The QuickFinder invoker URL segment /NSearch has been changed to /qfsearch.

An Apache redirect from /NSearch to /qfsearch is created at install time, but you should update your current template to the new /qfsearch invoker.
QuickFinder Server now provides alternate spelling suggestions if a user’s search terms were misspelled or produced few search results.

The speller dictionaries are the same ones used in GroupWise® and are currently available in 16 languages. The speller also includes new admin-defined Ignore Words and Replace Words lists.
QuickFinder now has the ability to redirect to the actual hit URL if there is only one hit in the search results page.

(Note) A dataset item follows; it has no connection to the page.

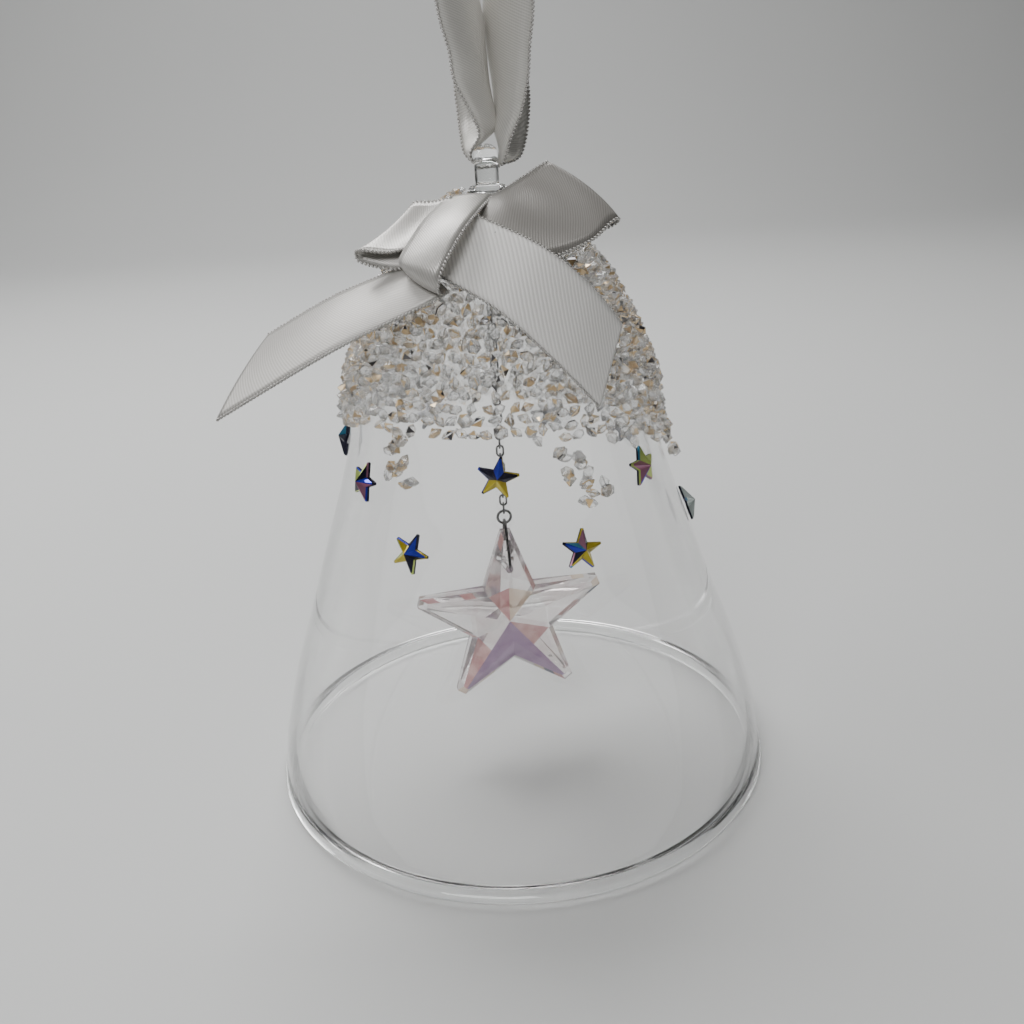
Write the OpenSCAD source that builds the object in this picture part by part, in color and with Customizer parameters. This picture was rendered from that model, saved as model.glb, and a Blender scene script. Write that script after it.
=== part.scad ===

You can control this in the Search.properties file by setting the Search.Request.GoToSingleHit property to true.
QuickFinder added a Minimum Best Bets Relevance setting which removes low relevance docs from the Best Bets display.
Date-based searches are now much faster.
Synchronization has been improved, and QuickFinder now has the ability to timeout from a hung (mirroring indefinitely) Synchronization request (this feature only works with JVM 1.5 (5.0) and above).
The Query Report templates (ReportTemplate.html and ExportTemplate.xml) are automatically copied into the current Virtual Search Server if they are not otherwise present.
The NetWare® Installation routines now prompt you to upgrade to the latest QuickFinder Server product.
New Require Authorization When Administering QuickFinder Server and Require HTTPS When Administering QuickFinder Server settings were added to the Global General Services Settings page, giving you the option to require authentication and encryption when logging into QuickFinder Server Manager.
You can now highlight both XML and XHTML files in the QuickFinder Highlighter.

Highlighter now detects a greater number of files as highlightable text formats. For example, it is no longer dependent on the filename extension; it now also uses the mime-type setting.
All servlet names now have similar information.

For example, SearchServlet, searchservlet, Search, and search are all valid names for the other servlets.